Brinck and colleagues Martin Rahm, Sergey Dvinshikh and Professor Istvan Furó have now shown how the molecule can be produced and analyzed. The scientists have also managed to produce enough of the compound in a test tube for it to be detectable.

It remains to be seen how stable the molecule is in a solid form.

—Tore Brinck

Resources

  • Martin Rahm, Sergey V. Dvinskikh, István Furó, Tore Brinck. Experimental Detection of Trinitramide, N(NO2)3. Angewandte Chemie International Edition, accepted paper

Comments

richard schumacher

The advent of Green Rocket Car Congress. Woo!

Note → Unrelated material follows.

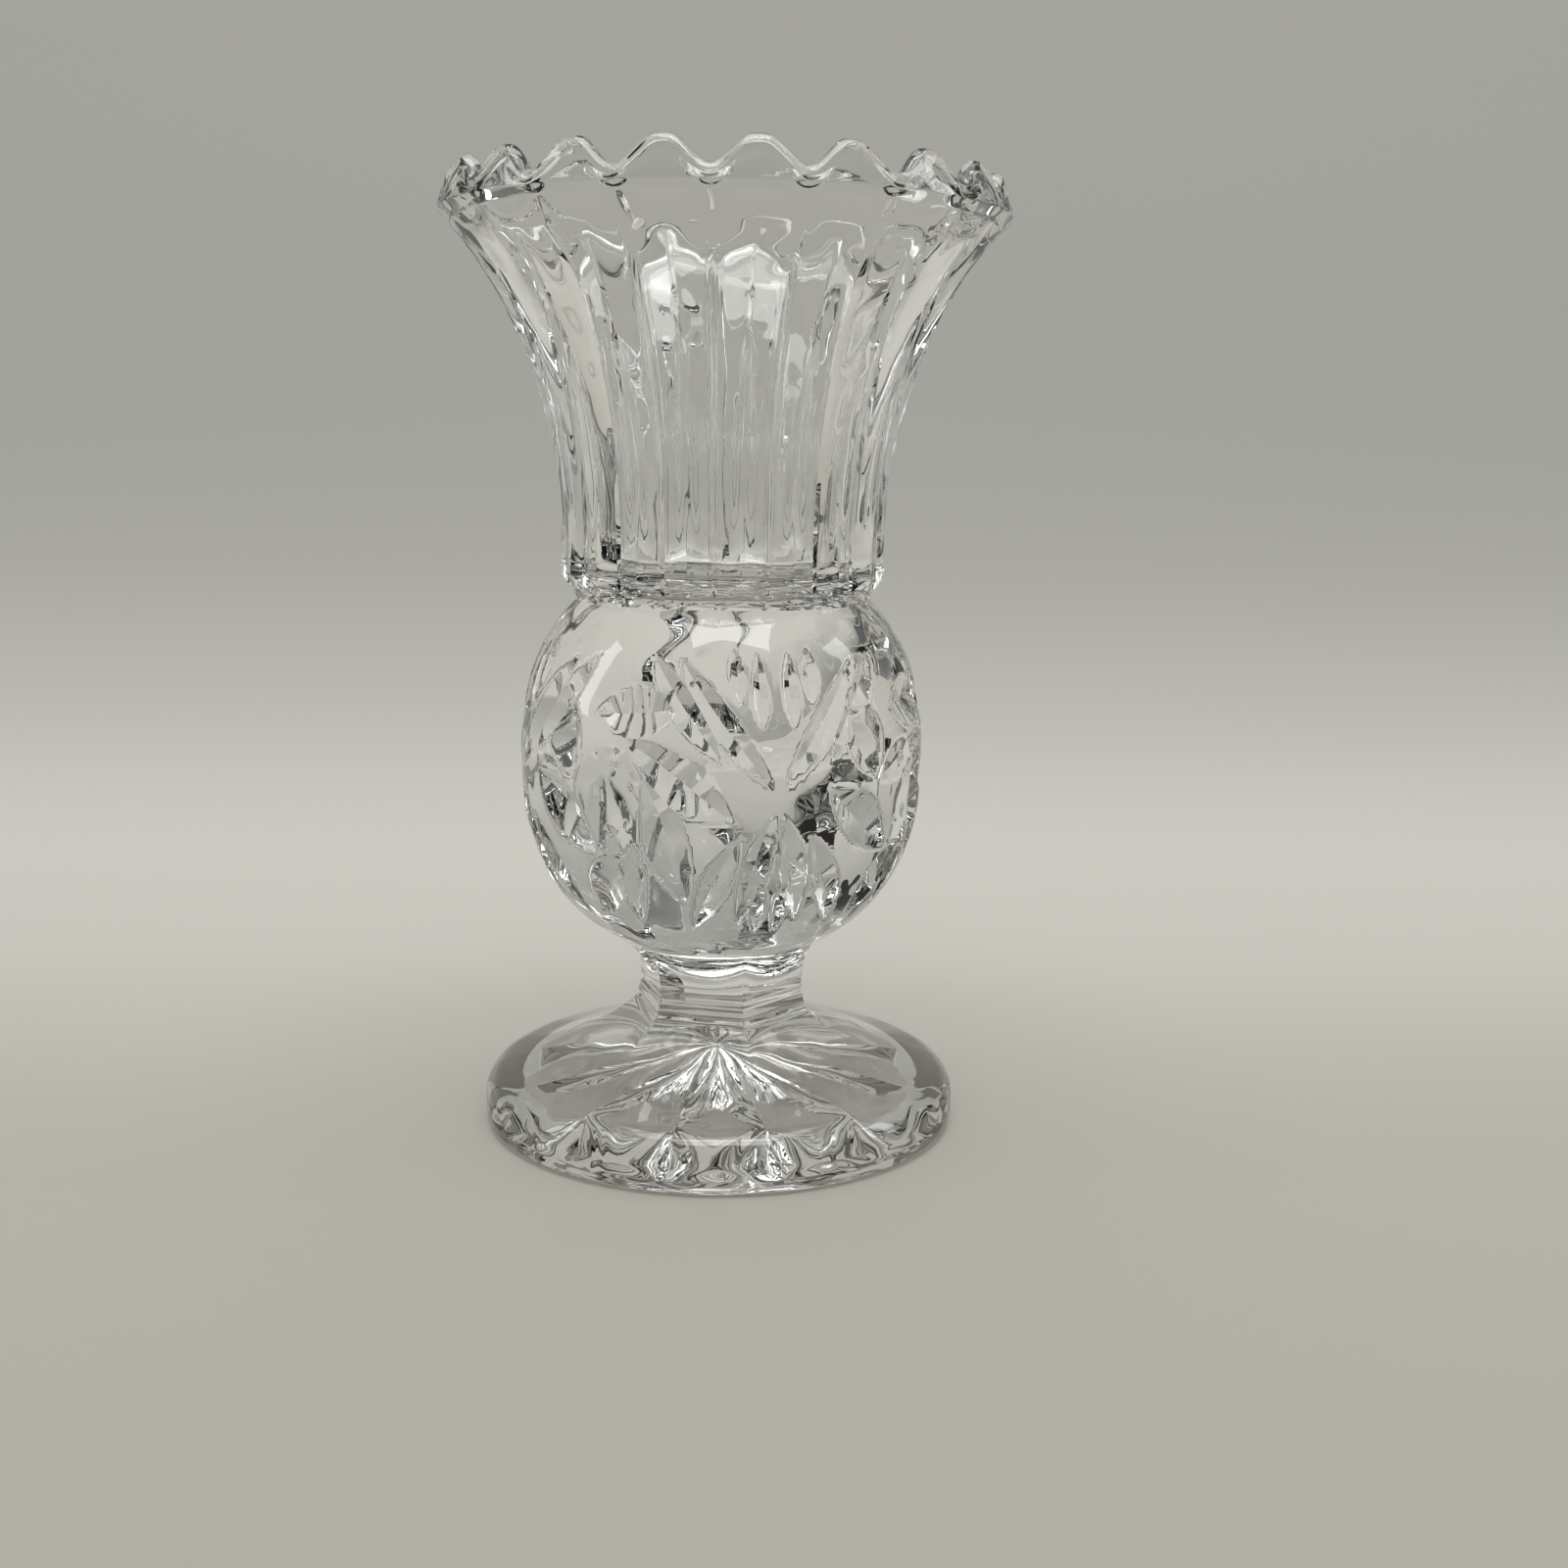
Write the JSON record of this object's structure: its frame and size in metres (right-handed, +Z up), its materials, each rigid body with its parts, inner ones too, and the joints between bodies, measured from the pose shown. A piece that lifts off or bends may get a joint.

Presumably by "efficiency" in this context they mean specific impulse (Isp)? That is not obviously so because the N2 molecule is more massive than one would like for rocket exhaust. In any case there is far more to the economical operation of a launcher than Isp alone.

Engineer-Poet

The oxidizer for a hybrid rocket can be 100% oxygen: O2. The stability of the molecule is not an issue, and it's already available in industrial quantities for pennies a pound.

kelly

"It remains to be seen how stable the molecule is in a solid form." interesting side note.

ai_vin

I know that N2O is used as an oxidizer in rocketry but here they are talking about N(NO2)3 as a "fuel."

Damn, I wish I could find something more about this on the web but all I'm finding are repeats of the text in this article.

sd

This is a bit off-subject unless we are going to have rocket propelled cars. Anyway, the common solid fuel rockets use ammonium perchlorate (NH4ClO4) as an oxidizer and use powdered aluminum and an elastomeric binder as fuel. What I think that they are suggesting is to replace the ammonium perchlorate with trinitramid—N(NO2)3. The "fuel" would still be the elastomeric binder and powdered aluminum. The solid fuels are not as energetic as hydrogen and oxygen but there are much easier to store.

ToppaTom

I assume they mean as a monopropellant, like hydrogen peroxide.

"It remains to be seen how stable the molecule is in a solid form." Is indeed an interesting side note and confirms that they may not use the oxygen as an oxidizer at all (as with hydrogen peroxide).

And I also think that “In any case there is far more to the economical operation of a launcher than Isp alone.”

Engineer-Poet

If you want a monopropellant, hydrazine yields a much lower MW exhaust and higher Isp than something composed soley of nitrogen and oxygen.

The only reason to have oxygen is to use it to oxidize something, releasing energy. The only reason to use trinitramid is as a chlorine-free substitute for other solid oxidizers.